BRIEF: Look through the data below and extract, unchanged, the lines from the one that contains "Continue the build123d" to the one that contains "return blade_frame * Pos(truing_u, truing_v, 0)", both included.

Dataset records:
(begin)

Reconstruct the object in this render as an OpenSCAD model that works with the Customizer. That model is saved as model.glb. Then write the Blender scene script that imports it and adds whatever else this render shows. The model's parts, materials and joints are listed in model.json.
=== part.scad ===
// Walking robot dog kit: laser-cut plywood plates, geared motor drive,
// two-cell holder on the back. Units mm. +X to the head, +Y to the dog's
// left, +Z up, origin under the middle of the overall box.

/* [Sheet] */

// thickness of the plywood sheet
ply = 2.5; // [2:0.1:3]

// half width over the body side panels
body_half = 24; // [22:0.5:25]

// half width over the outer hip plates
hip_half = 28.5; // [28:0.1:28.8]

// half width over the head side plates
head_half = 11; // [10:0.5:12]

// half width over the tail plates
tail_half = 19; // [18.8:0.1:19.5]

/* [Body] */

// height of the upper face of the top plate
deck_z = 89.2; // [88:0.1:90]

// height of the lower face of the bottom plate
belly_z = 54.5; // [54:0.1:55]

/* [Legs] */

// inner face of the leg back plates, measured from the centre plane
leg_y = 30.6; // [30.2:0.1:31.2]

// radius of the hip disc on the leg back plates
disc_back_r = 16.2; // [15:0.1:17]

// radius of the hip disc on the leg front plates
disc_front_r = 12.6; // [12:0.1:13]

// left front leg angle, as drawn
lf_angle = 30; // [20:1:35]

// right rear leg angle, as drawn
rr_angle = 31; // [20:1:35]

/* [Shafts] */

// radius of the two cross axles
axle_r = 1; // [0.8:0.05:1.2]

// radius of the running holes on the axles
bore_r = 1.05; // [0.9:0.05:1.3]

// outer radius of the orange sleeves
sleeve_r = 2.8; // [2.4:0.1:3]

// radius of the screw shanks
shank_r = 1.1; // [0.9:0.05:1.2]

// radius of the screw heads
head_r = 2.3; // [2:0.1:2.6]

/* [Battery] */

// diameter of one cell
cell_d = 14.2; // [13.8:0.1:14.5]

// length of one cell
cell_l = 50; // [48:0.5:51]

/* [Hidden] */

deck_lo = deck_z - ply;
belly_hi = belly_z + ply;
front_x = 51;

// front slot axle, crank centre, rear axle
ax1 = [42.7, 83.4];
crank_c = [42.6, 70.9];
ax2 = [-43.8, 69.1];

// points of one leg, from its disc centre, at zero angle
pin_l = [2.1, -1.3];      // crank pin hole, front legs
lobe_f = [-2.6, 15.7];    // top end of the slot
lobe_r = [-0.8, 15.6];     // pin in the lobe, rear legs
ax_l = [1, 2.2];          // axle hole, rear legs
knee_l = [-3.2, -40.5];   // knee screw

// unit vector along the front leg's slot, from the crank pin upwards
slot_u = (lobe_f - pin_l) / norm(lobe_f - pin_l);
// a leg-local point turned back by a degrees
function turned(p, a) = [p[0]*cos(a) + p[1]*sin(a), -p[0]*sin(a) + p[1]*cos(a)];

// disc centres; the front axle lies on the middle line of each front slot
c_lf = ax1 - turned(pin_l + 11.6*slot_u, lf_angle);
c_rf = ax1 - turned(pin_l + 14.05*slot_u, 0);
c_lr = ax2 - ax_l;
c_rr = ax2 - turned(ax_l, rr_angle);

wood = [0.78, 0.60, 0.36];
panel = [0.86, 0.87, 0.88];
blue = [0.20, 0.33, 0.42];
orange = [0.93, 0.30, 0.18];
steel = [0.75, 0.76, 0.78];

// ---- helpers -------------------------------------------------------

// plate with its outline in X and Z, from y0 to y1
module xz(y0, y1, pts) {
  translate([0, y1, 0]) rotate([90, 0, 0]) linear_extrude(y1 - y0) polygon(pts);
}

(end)
(begin)

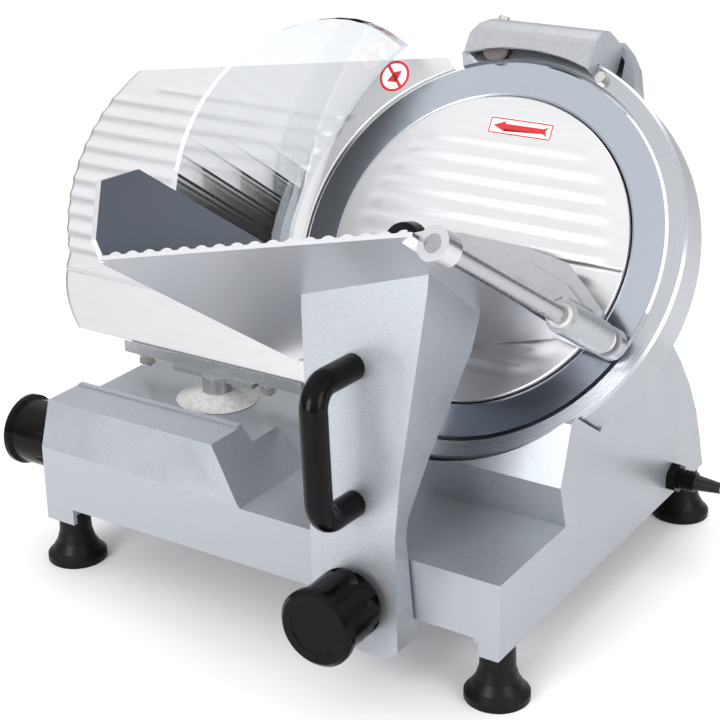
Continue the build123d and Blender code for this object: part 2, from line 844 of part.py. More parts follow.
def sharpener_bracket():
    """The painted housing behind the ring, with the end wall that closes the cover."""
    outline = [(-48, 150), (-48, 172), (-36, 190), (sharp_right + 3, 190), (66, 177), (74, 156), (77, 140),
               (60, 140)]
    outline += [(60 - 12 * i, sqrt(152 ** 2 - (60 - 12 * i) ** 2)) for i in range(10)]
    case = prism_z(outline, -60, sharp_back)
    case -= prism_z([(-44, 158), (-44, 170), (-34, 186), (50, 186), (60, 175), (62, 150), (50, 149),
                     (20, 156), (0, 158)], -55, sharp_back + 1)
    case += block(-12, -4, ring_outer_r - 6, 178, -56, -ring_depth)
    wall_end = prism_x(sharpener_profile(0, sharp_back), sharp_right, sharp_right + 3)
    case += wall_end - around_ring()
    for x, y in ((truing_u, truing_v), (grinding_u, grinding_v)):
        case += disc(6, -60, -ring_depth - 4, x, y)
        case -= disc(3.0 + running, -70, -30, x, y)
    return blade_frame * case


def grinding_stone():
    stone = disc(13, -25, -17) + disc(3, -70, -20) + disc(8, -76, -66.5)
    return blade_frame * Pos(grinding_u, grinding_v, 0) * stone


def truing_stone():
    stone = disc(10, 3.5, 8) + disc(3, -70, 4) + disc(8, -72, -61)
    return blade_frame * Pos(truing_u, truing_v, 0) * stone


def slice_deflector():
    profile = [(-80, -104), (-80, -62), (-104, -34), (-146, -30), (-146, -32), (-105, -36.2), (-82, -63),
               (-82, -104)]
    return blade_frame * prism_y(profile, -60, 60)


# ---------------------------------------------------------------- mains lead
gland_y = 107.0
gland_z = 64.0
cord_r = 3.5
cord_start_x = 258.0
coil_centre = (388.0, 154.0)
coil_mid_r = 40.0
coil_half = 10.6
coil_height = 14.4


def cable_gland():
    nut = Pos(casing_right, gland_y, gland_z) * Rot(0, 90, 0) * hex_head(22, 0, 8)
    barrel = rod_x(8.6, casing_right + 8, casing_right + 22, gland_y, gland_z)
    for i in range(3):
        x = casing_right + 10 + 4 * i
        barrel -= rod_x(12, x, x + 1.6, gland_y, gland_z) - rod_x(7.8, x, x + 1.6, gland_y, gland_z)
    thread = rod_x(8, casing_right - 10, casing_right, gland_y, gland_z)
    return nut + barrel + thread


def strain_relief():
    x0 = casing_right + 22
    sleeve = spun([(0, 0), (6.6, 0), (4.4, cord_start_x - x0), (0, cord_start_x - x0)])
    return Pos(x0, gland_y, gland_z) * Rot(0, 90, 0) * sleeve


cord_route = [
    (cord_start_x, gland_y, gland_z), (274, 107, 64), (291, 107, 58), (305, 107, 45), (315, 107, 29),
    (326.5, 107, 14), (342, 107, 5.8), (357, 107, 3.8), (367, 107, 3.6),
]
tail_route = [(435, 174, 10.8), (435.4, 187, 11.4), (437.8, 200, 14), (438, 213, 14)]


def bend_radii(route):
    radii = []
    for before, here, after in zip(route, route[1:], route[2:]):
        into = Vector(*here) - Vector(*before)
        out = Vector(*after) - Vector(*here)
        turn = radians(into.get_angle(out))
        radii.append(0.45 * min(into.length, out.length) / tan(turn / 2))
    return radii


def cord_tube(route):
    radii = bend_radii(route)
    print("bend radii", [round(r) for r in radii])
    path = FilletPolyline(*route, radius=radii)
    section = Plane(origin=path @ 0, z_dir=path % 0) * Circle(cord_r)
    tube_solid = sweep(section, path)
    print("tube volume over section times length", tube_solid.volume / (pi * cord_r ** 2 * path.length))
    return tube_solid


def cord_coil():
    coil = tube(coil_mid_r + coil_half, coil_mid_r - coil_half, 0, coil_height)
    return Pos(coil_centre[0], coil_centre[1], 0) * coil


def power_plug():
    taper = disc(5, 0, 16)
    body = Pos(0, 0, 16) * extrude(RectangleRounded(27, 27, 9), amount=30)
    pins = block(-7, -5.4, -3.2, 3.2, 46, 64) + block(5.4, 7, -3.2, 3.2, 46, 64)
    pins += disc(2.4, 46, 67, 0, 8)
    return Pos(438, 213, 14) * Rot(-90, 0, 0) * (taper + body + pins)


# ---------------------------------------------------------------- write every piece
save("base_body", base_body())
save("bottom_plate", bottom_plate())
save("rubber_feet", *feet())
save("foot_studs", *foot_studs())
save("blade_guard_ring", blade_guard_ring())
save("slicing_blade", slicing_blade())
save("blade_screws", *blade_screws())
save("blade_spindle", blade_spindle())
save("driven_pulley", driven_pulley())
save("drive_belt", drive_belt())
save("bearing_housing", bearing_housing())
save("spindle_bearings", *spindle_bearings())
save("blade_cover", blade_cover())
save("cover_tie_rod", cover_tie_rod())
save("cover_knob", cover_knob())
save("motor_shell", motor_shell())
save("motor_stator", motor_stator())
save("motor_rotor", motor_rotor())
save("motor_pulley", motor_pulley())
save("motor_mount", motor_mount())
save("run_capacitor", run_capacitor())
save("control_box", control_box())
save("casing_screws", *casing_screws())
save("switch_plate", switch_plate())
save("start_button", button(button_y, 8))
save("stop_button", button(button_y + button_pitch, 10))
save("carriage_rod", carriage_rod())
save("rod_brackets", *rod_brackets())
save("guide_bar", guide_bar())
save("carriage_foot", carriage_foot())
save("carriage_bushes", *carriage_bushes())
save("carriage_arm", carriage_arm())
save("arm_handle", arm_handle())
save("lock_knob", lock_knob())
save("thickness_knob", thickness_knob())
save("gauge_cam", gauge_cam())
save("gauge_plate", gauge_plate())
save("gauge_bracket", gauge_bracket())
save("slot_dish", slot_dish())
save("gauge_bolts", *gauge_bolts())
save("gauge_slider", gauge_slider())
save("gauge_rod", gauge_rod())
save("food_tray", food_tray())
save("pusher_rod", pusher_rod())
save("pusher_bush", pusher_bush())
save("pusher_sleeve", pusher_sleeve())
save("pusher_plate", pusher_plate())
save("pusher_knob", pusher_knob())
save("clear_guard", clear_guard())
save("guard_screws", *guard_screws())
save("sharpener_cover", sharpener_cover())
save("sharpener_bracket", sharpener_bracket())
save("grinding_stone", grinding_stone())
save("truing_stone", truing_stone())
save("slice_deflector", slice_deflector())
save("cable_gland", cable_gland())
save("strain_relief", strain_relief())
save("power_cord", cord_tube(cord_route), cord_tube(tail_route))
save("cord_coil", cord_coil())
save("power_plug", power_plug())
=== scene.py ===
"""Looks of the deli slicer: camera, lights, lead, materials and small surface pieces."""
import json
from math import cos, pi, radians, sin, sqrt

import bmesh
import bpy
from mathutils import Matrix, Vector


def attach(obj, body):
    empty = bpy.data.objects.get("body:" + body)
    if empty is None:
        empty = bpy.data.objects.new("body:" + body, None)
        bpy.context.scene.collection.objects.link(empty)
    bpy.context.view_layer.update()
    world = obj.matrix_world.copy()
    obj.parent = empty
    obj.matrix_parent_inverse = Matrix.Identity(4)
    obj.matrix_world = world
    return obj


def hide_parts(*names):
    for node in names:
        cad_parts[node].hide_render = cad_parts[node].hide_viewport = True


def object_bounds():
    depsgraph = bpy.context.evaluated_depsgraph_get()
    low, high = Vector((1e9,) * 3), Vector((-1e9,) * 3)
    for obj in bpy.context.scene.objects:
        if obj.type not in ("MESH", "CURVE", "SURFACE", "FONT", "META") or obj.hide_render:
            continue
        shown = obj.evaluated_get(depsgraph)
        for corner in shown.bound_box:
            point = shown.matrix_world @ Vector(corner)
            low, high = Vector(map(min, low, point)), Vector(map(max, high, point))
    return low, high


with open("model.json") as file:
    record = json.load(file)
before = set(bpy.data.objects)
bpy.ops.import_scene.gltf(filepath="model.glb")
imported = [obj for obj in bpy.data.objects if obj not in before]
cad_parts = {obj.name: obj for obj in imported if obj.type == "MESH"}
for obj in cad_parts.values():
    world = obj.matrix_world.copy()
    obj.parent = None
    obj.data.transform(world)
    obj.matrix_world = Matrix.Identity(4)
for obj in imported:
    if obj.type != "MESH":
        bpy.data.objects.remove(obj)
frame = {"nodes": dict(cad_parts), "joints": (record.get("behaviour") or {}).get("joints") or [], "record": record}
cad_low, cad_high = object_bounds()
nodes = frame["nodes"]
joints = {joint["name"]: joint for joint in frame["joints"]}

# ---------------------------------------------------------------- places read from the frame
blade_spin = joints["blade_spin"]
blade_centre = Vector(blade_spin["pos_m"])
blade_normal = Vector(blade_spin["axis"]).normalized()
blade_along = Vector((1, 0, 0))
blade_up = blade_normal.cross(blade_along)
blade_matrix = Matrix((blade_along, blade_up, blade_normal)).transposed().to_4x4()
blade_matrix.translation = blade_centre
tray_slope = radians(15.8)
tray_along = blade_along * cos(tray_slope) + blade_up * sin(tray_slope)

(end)

COMPLETE OUTPUT:
Continue the build123d and Blender code for this object: part 2, from line 844 of part.py. More parts follow.
def sharpener_bracket():
    """The painted housing behind the ring, with the end wall that closes the cover."""
    outline = [(-48, 150), (-48, 172), (-36, 190), (sharp_right + 3, 190), (66, 177), (74, 156), (77, 140),
               (60, 140)]
    outline += [(60 - 12 * i, sqrt(152 ** 2 - (60 - 12 * i) ** 2)) for i in range(10)]
    case = prism_z(outline, -60, sharp_back)
    case -= prism_z([(-44, 158), (-44, 170), (-34, 186), (50, 186), (60, 175), (62, 150), (50, 149),
                     (20, 156), (0, 158)], -55, sharp_back + 1)
    case += block(-12, -4, ring_outer_r - 6, 178, -56, -ring_depth)
    wall_end = prism_x(sharpener_profile(0, sharp_back), sharp_right, sharp_right + 3)
    case += wall_end - around_ring()
    for x, y in ((truing_u, truing_v), (grinding_u, grinding_v)):
        case += disc(6, -60, -ring_depth - 4, x, y)
        case -= disc(3.0 + running, -70, -30, x, y)
    return blade_frame * case


def grinding_stone():
    stone = disc(13, -25, -17) + disc(3, -70, -20) + disc(8, -76, -66.5)
    return blade_frame * Pos(grinding_u, grinding_v, 0) * stone


def truing_stone():
    stone = disc(10, 3.5, 8) + disc(3, -70, 4) + disc(8, -72, -61)
    return blade_frame * Pos(truing_u, truing_v, 0) * stone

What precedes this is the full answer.